::: Data lines

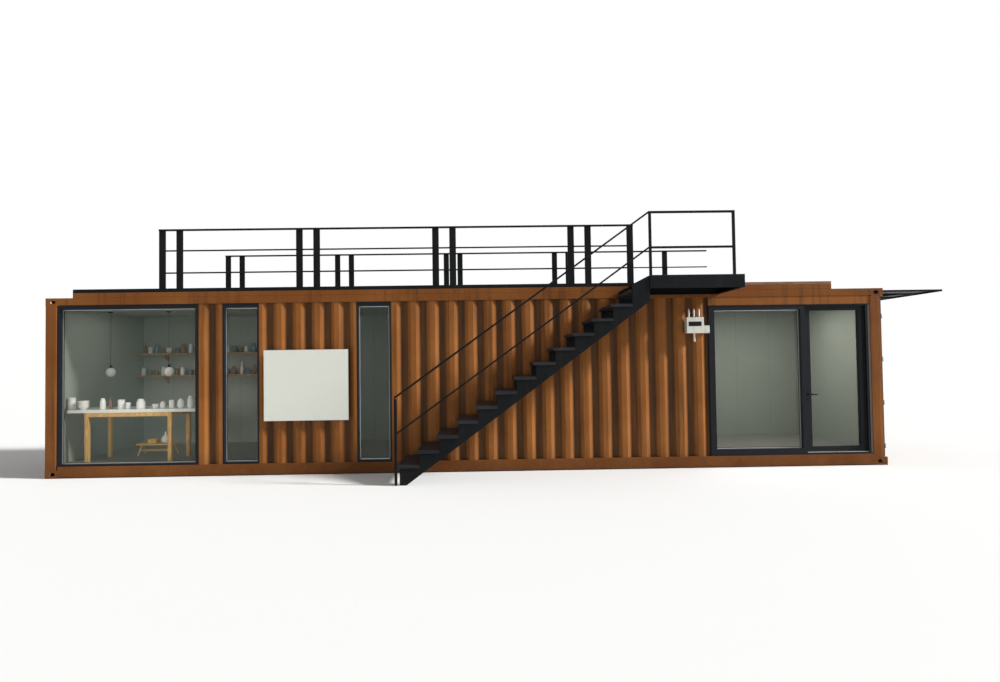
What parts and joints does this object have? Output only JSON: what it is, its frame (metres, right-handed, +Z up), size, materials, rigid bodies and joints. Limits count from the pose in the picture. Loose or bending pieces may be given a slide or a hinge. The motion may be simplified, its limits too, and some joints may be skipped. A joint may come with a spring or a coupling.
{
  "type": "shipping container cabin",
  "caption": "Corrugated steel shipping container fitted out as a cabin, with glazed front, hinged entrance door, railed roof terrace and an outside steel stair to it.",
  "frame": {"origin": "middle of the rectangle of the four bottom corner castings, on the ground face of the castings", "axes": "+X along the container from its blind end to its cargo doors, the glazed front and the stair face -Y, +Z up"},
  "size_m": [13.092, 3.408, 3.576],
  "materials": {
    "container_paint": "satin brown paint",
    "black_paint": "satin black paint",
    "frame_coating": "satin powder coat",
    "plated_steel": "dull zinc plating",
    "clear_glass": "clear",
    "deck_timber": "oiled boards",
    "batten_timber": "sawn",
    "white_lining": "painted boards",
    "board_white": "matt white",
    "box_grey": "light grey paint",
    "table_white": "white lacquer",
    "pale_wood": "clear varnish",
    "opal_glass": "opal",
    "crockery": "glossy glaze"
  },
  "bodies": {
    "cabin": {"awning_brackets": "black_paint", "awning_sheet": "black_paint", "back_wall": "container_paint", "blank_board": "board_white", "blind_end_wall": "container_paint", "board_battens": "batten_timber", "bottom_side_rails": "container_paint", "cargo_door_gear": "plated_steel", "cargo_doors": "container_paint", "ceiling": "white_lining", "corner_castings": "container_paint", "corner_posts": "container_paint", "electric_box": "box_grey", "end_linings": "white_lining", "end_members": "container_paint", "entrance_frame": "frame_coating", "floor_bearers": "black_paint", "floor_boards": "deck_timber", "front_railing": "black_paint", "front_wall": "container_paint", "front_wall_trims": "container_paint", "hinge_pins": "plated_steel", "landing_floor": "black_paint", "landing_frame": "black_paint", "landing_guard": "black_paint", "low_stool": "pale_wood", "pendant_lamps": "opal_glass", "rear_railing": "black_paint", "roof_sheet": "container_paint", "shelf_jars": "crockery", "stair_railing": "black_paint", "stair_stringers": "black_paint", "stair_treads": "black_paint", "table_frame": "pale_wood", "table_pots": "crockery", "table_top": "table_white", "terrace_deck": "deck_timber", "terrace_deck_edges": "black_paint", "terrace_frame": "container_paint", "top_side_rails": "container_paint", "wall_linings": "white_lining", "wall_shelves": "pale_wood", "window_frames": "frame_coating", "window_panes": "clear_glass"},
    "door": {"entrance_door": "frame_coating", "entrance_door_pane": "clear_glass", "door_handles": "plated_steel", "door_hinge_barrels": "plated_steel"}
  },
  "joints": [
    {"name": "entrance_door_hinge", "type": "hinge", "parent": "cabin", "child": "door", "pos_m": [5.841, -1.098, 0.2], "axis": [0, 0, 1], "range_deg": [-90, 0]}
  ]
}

::::::

Copy all lines from the material that include "bodies".

[Response to the exercise]
What parts and joints does this object have? Output only JSON: what it is, its frame (metres, right-handed, +Z up), size, materials, rigid bodies and joints. Limits count from the pose in the picture. Loose or bending pieces may be given a slide or a hinge. The motion may be simplified, its limits too, and some joints may be skipped. A joint may come with a spring or a coupling.
  "bodies": {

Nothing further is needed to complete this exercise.